Directions: Repeat, please, only the lines from the top of the data down to the line with "cut_overrun = 5.0"; include both of those lines.
::::
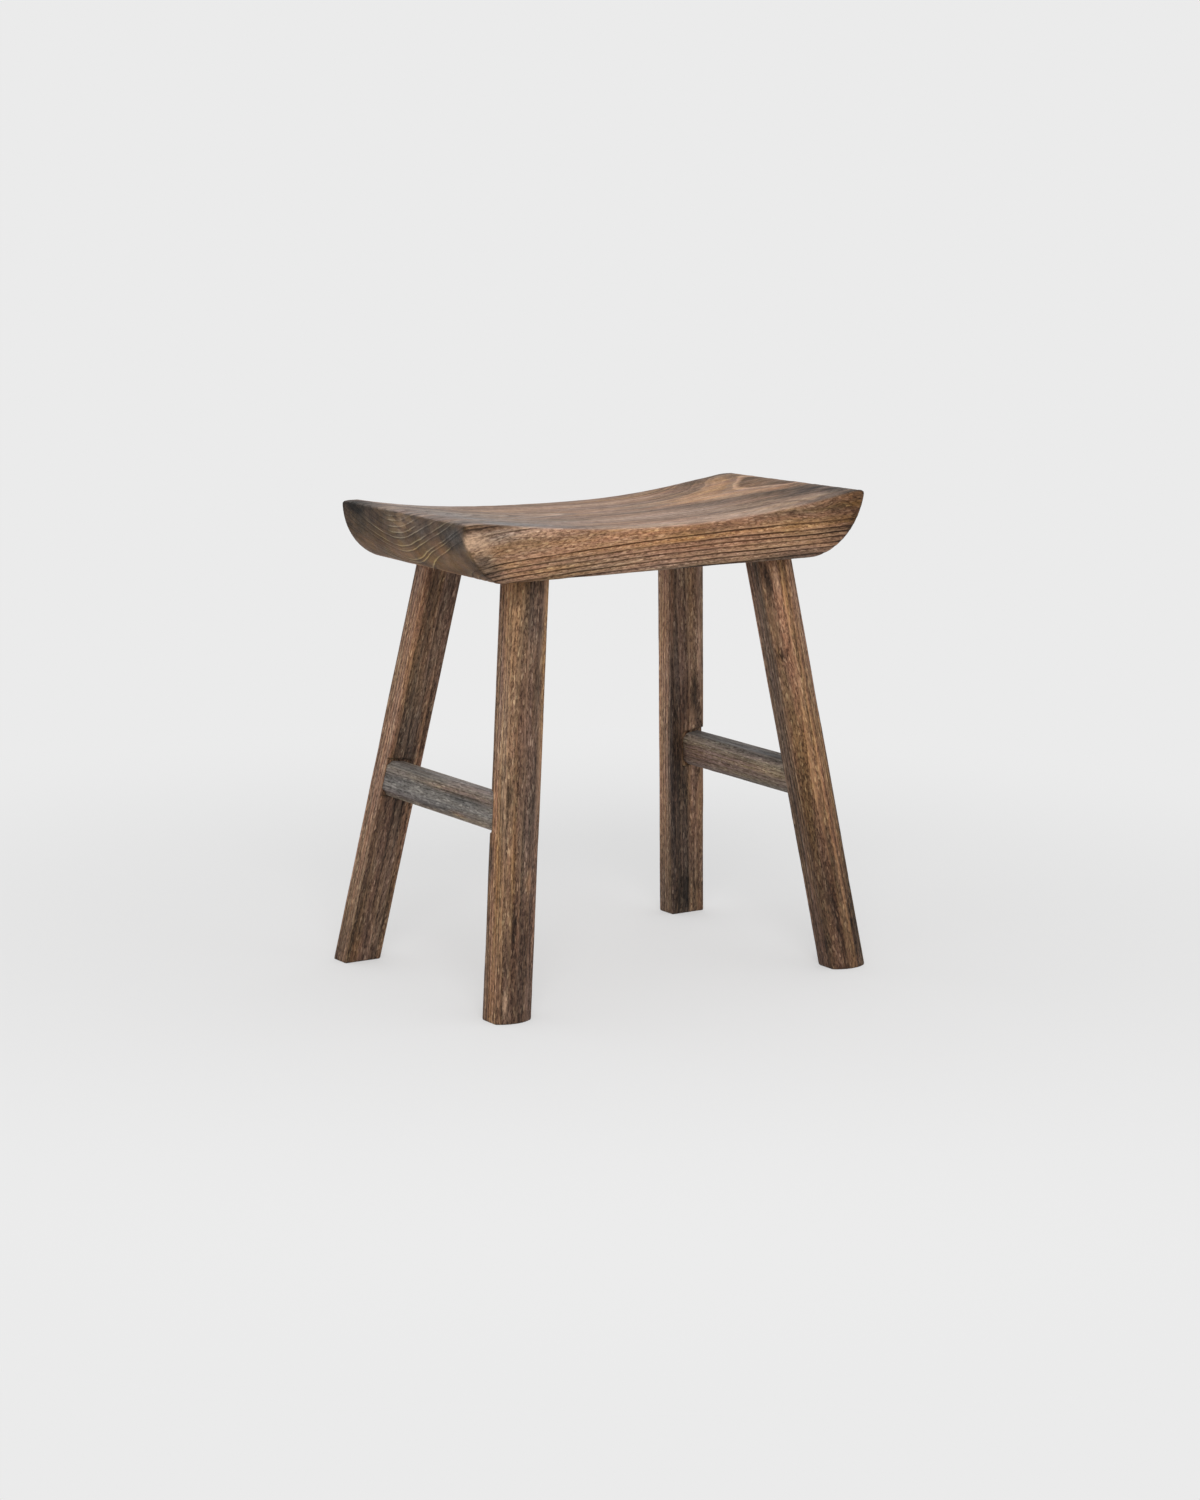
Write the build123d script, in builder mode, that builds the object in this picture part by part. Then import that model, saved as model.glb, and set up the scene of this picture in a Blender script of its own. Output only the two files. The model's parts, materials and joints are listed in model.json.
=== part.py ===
from build123d import *
import os
from math import cos, radians, sin, tan

# Saddle stool: a dished seat block on four splayed legs, with a stretcher between the legs of each end.
# Millimetres, Z up. X runs along the seat, the front faces -Y, and the origin is on the floor under its middle.

os.makedirs("parts", exist_ok=True)

# Seat block
seat_length = 452.5
seat_depth = 213.0
seat_height = 450.5
seat_thickness = 55.8
dish_depth = 17.7
front_right_rise = 4.8
back_drop = 1.6
left_hull_run = 38.0
left_hull_bulge = 10.5
right_hull_run = 60.0
right_hull_bulge = 15.2
seat_edge_radius = 3.0

# The dish as points from the left land to the right land: share of half the length, share of the dish depth
front_dish_shares = ((-0.93, 0.0), (-0.65, 0.44), (-0.3, 0.86), (0.03, 1.0), (0.4, 0.83), (0.7, 0.46), (0.95, 0.0))
back_dish_shares = ((-0.93, 0.0), (-0.66, 0.52), (-0.35, 0.82), (0.0, 0.91), (0.35, 0.84), (0.75, 0.32), (0.93, 0.0))

# Legs: flat inside, crowned outside, cut level at the floor and at the seat
leg_width = 39.2
leg_thickness = 29.0
leg_crown = 6.5
leg_edge_radius = 1.5
foot_edge_radius = 1.0
leg_end_inset = 88.3
leg_side_inset = 33.2
splay_along = 7.94
splay_across = 8.79

# Tenons on top of the legs
leg_tenon_width = 25.0
leg_tenon_thickness = 15.0
leg_tenon_length = 28.0

# Stretchers: bevelled rails that lean with the legs
stretcher_thickness = 23.0
stretcher_height = 34.5
stretcher_top_bevel = 5.0
stretcher_bottom_bevel = 7.0
stretcher_edge_radius = 2.0
stretcher_inset = 1.0
left_stretcher_level = 181.0
right_stretcher_level = 176.0
stretcher_tenon_thickness = 11.0
stretcher_tenon_height = 22.0
stretcher_tenon_length = 13.0

# Joints
housing_depth = 3.0
housing_gap = 2.2
tenon_clearance = 0.15
mortise_end_gap = 1.0
cut_overrun = 5.0

# Levels, slopes and spacing that follow from the sizes above
underside = seat_height - seat_thickness
slope_along = tan(radians(splay_along))
slope_across = tan(radians(splay_across))
leg_top_x = seat_length / 2 - leg_end_inset
leg_top_y = seat_depth / 2 - leg_side_inset
leg_foot_x = leg_top_x + underside * slope_along
leg_foot_y = leg_top_y + underside * slope_across
leg_slant = Vector(slope_along, slope_across, 1).length

ends = {"left": -1, "right": 1}
sides = {"front": -1, "back": 1}
stretcher_levels = {"left": left_stretcher_level, "right": right_stretcher_level}


def upward(end, side):
    """Direction in which a leg climbs towards the seat."""
    return (-end * slope_along, -side * slope_across, 1)


def seat_profile(plane, dish_shares, left_rim, right_rim):
    """Outline of the seat block in one of its long faces."""
    half = seat_length / 2
    left_foot = (-half + left_hull_run, underside)
    right_foot = (half - right_hull_run, underside)
    dish_points = []
    for along_share, drop_share in dish_shares:
        rim = left_rim + (right_rim - left_rim) * (along_share + 1) / 2
        dish_points.append((along_share * half, rim - drop_share * dish_depth))
    with BuildSketch(plane) as profile:
        with BuildLine():
            Line(left_foot, right_foot)
            SagittaArc(right_foot, (half, right_rim), -right_hull_bulge)
            Line((half, right_rim), dish_points[-1])
            Spline(*dish_points)
            Line(dish_points[0], (-half, left_rim))
            SagittaArc((-half, left_rim), left_foot, -left_hull_bulge)
        make_face()
    return profile.sketch


def tenon_outline(end, side, clearance):
    """Outline of a leg's tenon, or of its mortise, at the underside of the seat."""
    with BuildSketch(Plane(origin=(end * leg_top_x, side * leg_top_y, underside))) as outline:
        Rectangle(leg_tenon_width + 2 * clearance, leg_tenon_thickness + 2 * clearance)
    return outline.sketch


# Seat: the two long faces are drawn and joined by straight lines from front to back
front_plane = Plane.XZ.offset(seat_depth / 2)
back_plane = Plane.XZ.offset(-seat_depth / 2)
front_profile = seat_profile(front_plane, front_dish_shares, seat_height, seat_height + front_right_rise)
back_profile = seat_profile(back_plane, back_dish_shares, seat_height - back_drop, seat_height - back_drop)

with BuildPart() as seat:
    loft([front_profile, back_profile], ruled=True)
    fillet(seat.edges(), radius=seat_edge_radius)
    for end in ends.values():
        for side in sides.values():
            extrude(
                tenon_outline(end, side, tenon_clearance),
                amount=(leg_tenon_length + mortise_end_gap) * leg_slant,
                dir=upward(end, side),
                mode=Mode.SUBTRACT,
            )
seat.part.label = "seat"
export_step(seat.part, "parts/seat.step")

# Stretchers lie in planes that lean with the legs: in each, x runs outward and y up along the leg
outer_face = leg_width / 2 * cos(radians(splay_along)) - stretcher_inset
stretcher_middle = outer_face - stretcher_thickness / 2


def leaning_plane(end, level):
    """Plane across the stretcher, halfway between front and back."""
    lean = radians(splay_along)
    middle_x = leg_top_x + (underside - level) * slope_along
    return Plane(origin=(end * middle_x, 0, level), x_dir=(end * cos(lean), 0, sin(lean)), z_dir=(0, -end, 0))


def housing_floor(side):
    """Plane of the bottom of the housings in the legs' inner faces, looking at the middle of the stool."""
    lean = radians(splay_across)
    inward = Vector(0, -side * cos(lean), -sin(lean))
    face_point = Vector(0, side * (leg_top_y - leg_thickness / 2), underside)
    return Plane(origin=face_point - inward * housing_depth, z_dir=inward)


def tenon_reach(level):
    """Distance from the middle plane to the end of a stretcher's tenon."""
    face_y = leg_top_y - leg_thickness / 2 + (underside - level) * slope_across
    return face_y + housing_depth / cos(radians(splay_across)) + stretcher_tenon_length


def stretcher_solid(end, level):
    """Bevelled rail, cut to the floors of its housings, with a tenon at each end."""
    plane = leaning_plane(end, level)
    with BuildPart() as rail:
        with BuildSketch(plane):
            with Locations((stretcher_middle, 0)):
                Rectangle(stretcher_thickness, stretcher_height)
            corners = vertices().sort_by(Axis.Y)
            chamfer(corners[:2], length=stretcher_bottom_bevel)
            chamfer(corners[2:], length=stretcher_top_bevel)
            fillet(vertices(), radius=stretcher_edge_radius)
        extrude(amount=tenon_reach(level), both=True)
        for side in sides.values():
            split(bisect_by=housing_floor(side), keep=Keep.TOP)
        with BuildSketch(plane):
            with Locations((stretcher_middle, 0)):
                Rectangle(stretcher_tenon_thickness, stretcher_tenon_height)
        extrude(amount=tenon_reach(level), both=True)
    return rail.part


for end_name, end in ends.items():
    stretcher = stretcher_solid(end, stretcher_levels[end_name])
    stretcher.label = "stretcher_" + end_name
    export_step(stretcher, "parts/" + stretcher.label + ".step")


def housing_cutter(end, side, level):
    """Space of a stretcher's end in a leg: a square housing, open on the outer face, and a deeper mortise."""
    plane = leaning_plane(end, level)
    inner_edge = outer_face - stretcher_thickness - housing_gap
    outer_edge = leg_width / 2 + cut_overrun
    reach = tenon_reach(level) + mortise_end_gap
    with BuildPart() as cutter:
        with BuildSketch(plane):
            with Locations((inner_edge, -stretcher_height / 2)):
                Rectangle(
                    outer_edge - inner_edge,
                    stretcher_height + housing_gap,
                    align=(Align.MIN, Align.MIN),
                )
        extrude(amount=reach, both=True)
        split(bisect_by=housing_floor(side), keep=Keep.TOP)
        with BuildSketch(plane):
            with Locations((stretcher_middle, 0)):
                Rectangle(
                    stretcher_tenon_thickness + 2 * tenon_clearance,
                    stretcher_tenon_height + 2 * tenon_clearance,
                )
        extrude(amount=-end * side * reach)
    return cutter.part


def leg_solid(end, side, level):
    """Splayed leg with a tenon on top and the housing and mortise for the stretcher in its inner face."""
    half_width = leg_width / 2
    inner = -side * leg_thickness / 2
    shoulder = side * (leg_thickness / 2 - leg_crown)
    crown = side * leg_thickness / 2
    with BuildPart() as leg:
        with BuildSketch(Plane(origin=(end * leg_foot_x, side * leg_foot_y, 0))):
            with BuildLine():
                Polyline(
                    (half_width, shoulder),
                    (half_width, inner),
                    (-half_width, inner),
                    (-half_width, shoulder),
                )
                ThreePointArc((-half_width, shoulder), (0, crown), (half_width, shoulder))
            make_face()
            fillet(vertices(), radius=leg_edge_radius)
        extrude(amount=underside * leg_slant, dir=upward(end, side))
        foot_edges = leg.faces().sort_by(Axis.Z)[0].edges()
        fillet(foot_edges, radius=foot_edge_radius)
        extrude(
            tenon_outline(end, side, 0),
            amount=leg_tenon_length * leg_slant,
            dir=upward(end, side),
        )
        add(housing_cutter(end, side, level), mode=Mode.SUBTRACT)
    return leg.part


for end_name, end in ends.items():
    for side_name, side in sides.items():
        leg = leg_solid(end, side, stretcher_levels[end_name])
        leg.label = "leg_" + side_name + "_" + end_name
        export_step(leg, "parts/" + leg.label + ".step")
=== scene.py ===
import json
from math import cos, radians, sin, tan

import bmesh
import bpy
import numpy as np
from mathutils import Matrix, Vector


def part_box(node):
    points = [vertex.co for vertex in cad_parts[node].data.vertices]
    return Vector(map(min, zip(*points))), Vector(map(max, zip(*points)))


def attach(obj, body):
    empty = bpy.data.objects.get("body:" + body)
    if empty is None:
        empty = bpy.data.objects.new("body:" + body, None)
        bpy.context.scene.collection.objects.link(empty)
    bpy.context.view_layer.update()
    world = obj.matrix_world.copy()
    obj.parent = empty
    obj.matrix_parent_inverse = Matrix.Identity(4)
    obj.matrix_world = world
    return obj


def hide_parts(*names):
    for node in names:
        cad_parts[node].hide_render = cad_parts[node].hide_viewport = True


bl_info = {
    "name": "Saddle stool",
    "version": (1, 0, 0),
    "blender": (4, 5, 0),
    "location": "3D Viewport > Sidebar > Stool",
    "description": "Dresses the frame of a saddle stool in brushed, brown-stained wood",
    "category": "Add Mesh",
}

# Metres, Z up, the same frame as the solids. X runs along the seat and the front faces -Y.
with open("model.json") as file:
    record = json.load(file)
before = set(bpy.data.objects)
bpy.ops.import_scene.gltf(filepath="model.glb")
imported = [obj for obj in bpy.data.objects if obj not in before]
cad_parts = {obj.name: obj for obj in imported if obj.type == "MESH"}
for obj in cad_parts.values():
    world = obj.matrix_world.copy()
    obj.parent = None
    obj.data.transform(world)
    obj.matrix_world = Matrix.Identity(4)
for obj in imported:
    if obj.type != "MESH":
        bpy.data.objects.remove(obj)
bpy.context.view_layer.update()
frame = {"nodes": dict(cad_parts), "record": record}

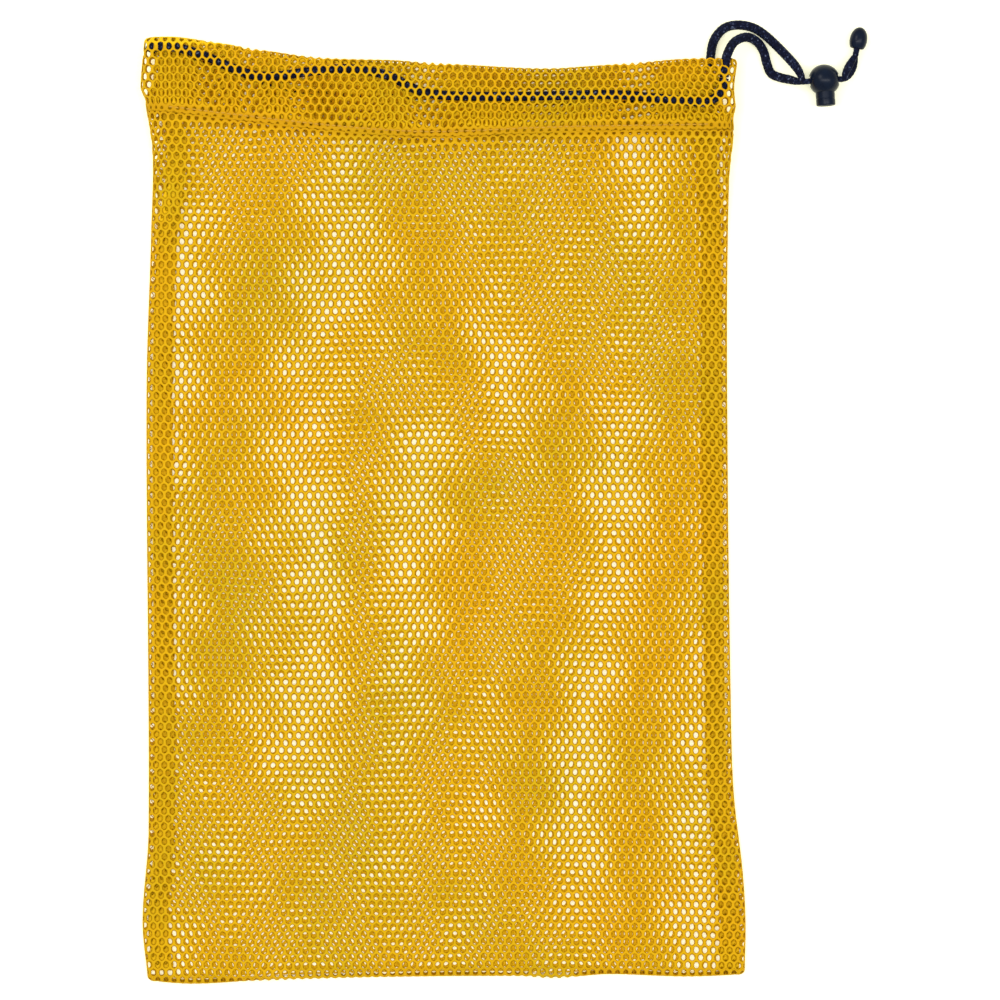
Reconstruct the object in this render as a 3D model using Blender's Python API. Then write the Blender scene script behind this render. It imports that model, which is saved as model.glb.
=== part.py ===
"""Mesh laundry bag with a drawstring, lying flat: +Y towards the mouth, +Z up, metres.

The bag is a flattened tube of open mesh.  At every height the tube's section is two
flat runs, front and back, joined by round ends at the two side seams.  Towards the
mouth the section grows taller, because each hem is a sleeve around the drawcord.
"""

import math

import bmesh
import bpy
import numpy as np
from mathutils import Matrix, Vector

MM = 0.001

# Outline of the bag lying flat, as hand-chosen points (mm)
LEFT_EDGE = [(-233, -148), (-205, -150.5), (-160, -147.5), (60, -148.5), (150, -146),
             (180, -147), (207, -151), (237, -149)]
RIGHT_EDGE = [(-233, 151), (-205, 151.5), (-180, 150), (-140, 145.5), (-90, 144),
              (30, 142.5), (130, 142.5), (165, 144.5), (190, 147.5), (211, 145.5), (226, 147.5)]
TOP_EDGE = [(-150, 236.5), (-130, 236), (-65, 226.5), (-20, 224.5), (40, 221), (60, 221),
            (100, 224), (130, 226), (148, 225.5)]
BOTTOM_EDGE = [(-150, -235), (-126, -236.8), (-98, -235.5), (-20, -233.3), (36, -233),
               (57, -234), (82, -232), (122, -233.2), (152, -232)]
STITCH_LINE = [(-150, 200.5), (-21, 187), (60, 189), (148, 190.5)]

# Cloth and cord (mm)
CLOTH = 0.8            # thickness of the knit mesh
CORD = 4.8             # drawcord diameter
CORD_IN_HEM = 4.6      # the sleeve presses it a little
GAP = 0.3              # room left between pieces that touch
MOUTH = 4.8            # height of the open mouth between the two hems
SLEEVE = CORD + 2 * CLOTH + 2 * GAP         # height of one hem around its cord
MOUTH_Z = SLEEVE + MOUTH / 2                # middle of the mouth above the floor
OPENS_OVER = 12.5      # the sleeve opens to its full height over this far from the stitch line
CORD_DEPTH = SLEEVE / 2                     # cord centre, out from the mouth's face
SEWN_MEAN = 4.05       # where the panel's cloth meets the sleeve, out from the mouth's face:
SEWN_SWING = 2.55      # mean - swing on the front, mean + swing on the back
FOLD_R = 1.9           # radius of the folded side edges and of the bottom fold
CROWN = 5.0            # how far the front panel stands above its edges
HEM_START = 0.86       # fraction of the panel's length where it starts to rise to the hem
FLAT_STEPS = 14        # columns of the cloth grid between the round ends
PANEL_ROWS = [0, 0.035, 0.075, 0.12, 0.19, 0.26, 0.33, 0.41, 0.49, 0.57, 0.65, 0.72, 0.79,
              HEM_START, 0.885, 0.91, 0.935, 0.965, 1]
SEAM_THREAD = 1.4      # overlock thread along each side seam
SEAM_ALLOWANCE = 10.5  # width of the turned-in seam edges
ALLOWANCE_THICK = 1.6
STITCH_THREAD = 0.8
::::
Exercise result:
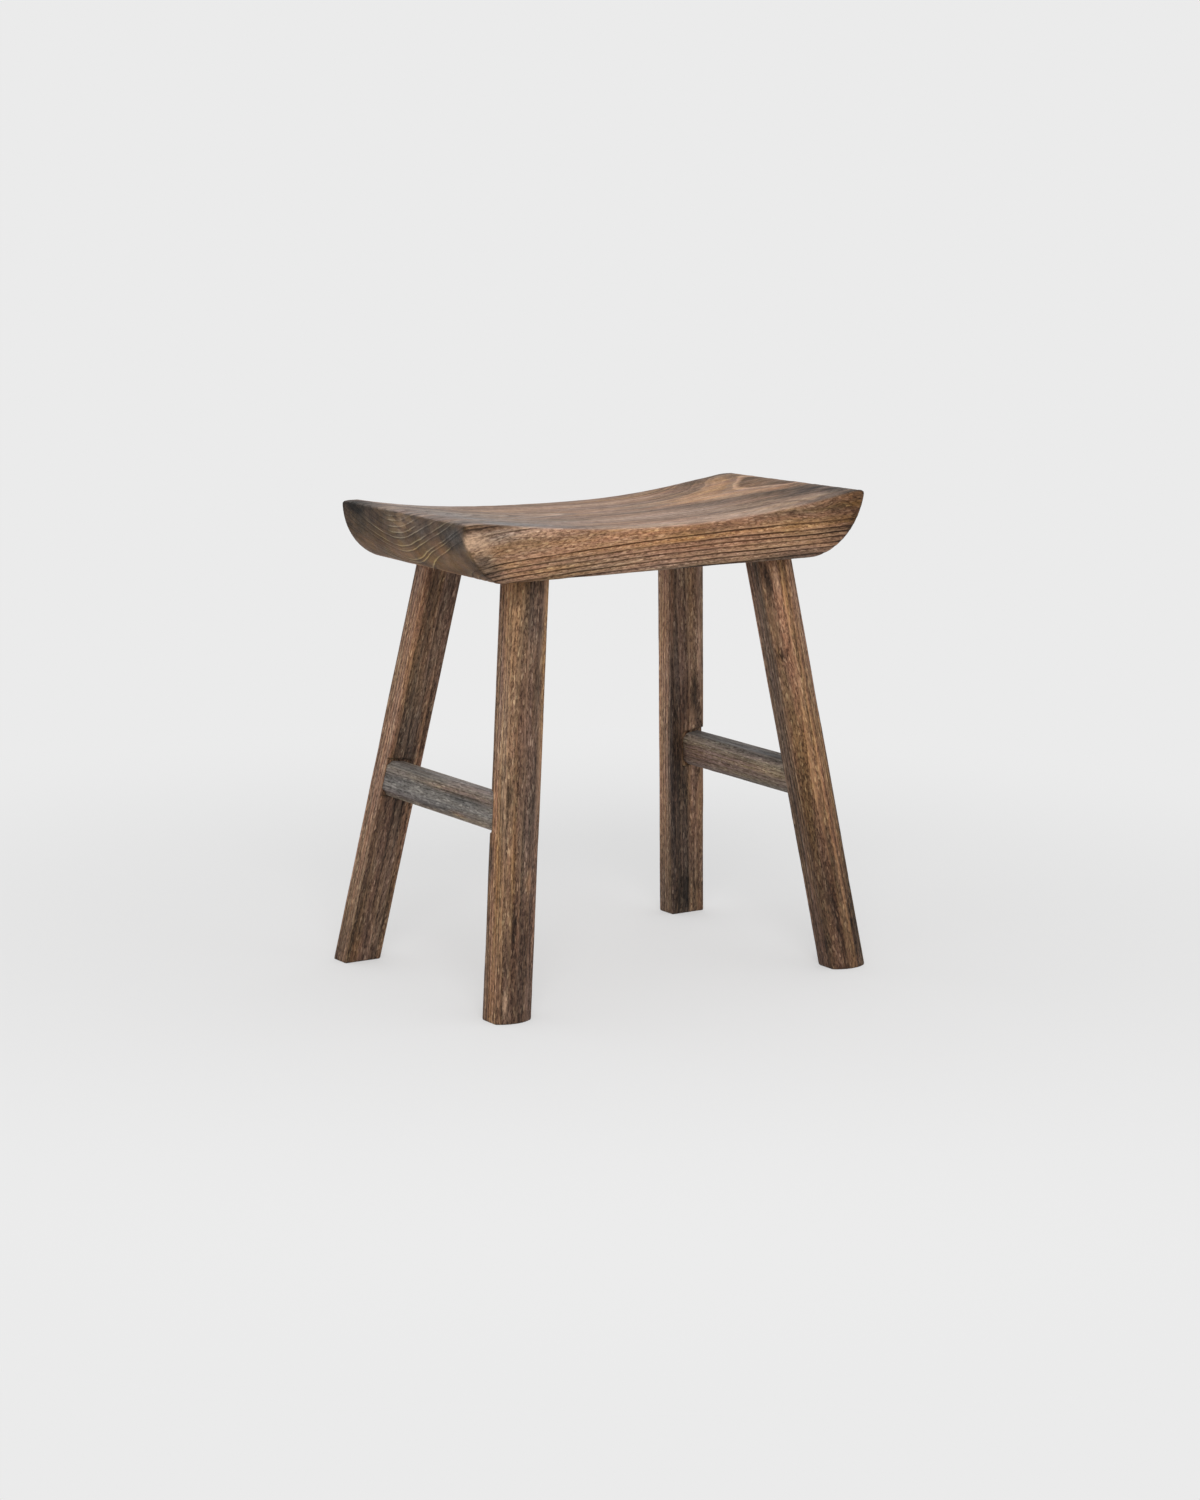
Write the build123d script, in builder mode, that builds the object in this picture part by part. Then import that model, saved as model.glb, and set up the scene of this picture in a Blender script of its own. Output only the two files. The model's parts, materials and joints are listed in model.json.
=== part.py ===
from build123d import *
import os
from math import cos, radians, sin, tan

# Saddle stool: a dished seat block on four splayed legs, with a stretcher between the legs of each end.
# Millimetres, Z up. X runs along the seat, the front faces -Y, and the origin is on the floor under its middle.

os.makedirs("parts", exist_ok=True)

# Seat block
seat_length = 452.5
seat_depth = 213.0
seat_height = 450.5
seat_thickness = 55.8
dish_depth = 17.7
front_right_rise = 4.8
back_drop = 1.6
left_hull_run = 38.0
left_hull_bulge = 10.5
right_hull_run = 60.0
right_hull_bulge = 15.2
seat_edge_radius = 3.0

# The dish as points from the left land to the right land: share of half the length, share of the dish depth
front_dish_shares = ((-0.93, 0.0), (-0.65, 0.44), (-0.3, 0.86), (0.03, 1.0), (0.4, 0.83), (0.7, 0.46), (0.95, 0.0))
back_dish_shares = ((-0.93, 0.0), (-0.66, 0.52), (-0.35, 0.82), (0.0, 0.91), (0.35, 0.84), (0.75, 0.32), (0.93, 0.0))

# Legs: flat inside, crowned outside, cut level at the floor and at the seat
leg_width = 39.2
leg_thickness = 29.0
leg_crown = 6.5
leg_edge_radius = 1.5
foot_edge_radius = 1.0
leg_end_inset = 88.3
leg_side_inset = 33.2
splay_along = 7.94
splay_across = 8.79

# Tenons on top of the legs
leg_tenon_width = 25.0
leg_tenon_thickness = 15.0
leg_tenon_length = 28.0

# Stretchers: bevelled rails that lean with the legs
stretcher_thickness = 23.0
stretcher_height = 34.5
stretcher_top_bevel = 5.0
stretcher_bottom_bevel = 7.0
stretcher_edge_radius = 2.0
stretcher_inset = 1.0
left_stretcher_level = 181.0
right_stretcher_level = 176.0
stretcher_tenon_thickness = 11.0
stretcher_tenon_height = 22.0
stretcher_tenon_length = 13.0

# Joints
housing_depth = 3.0
housing_gap = 2.2
tenon_clearance = 0.15
mortise_end_gap = 1.0
cut_overrun = 5.0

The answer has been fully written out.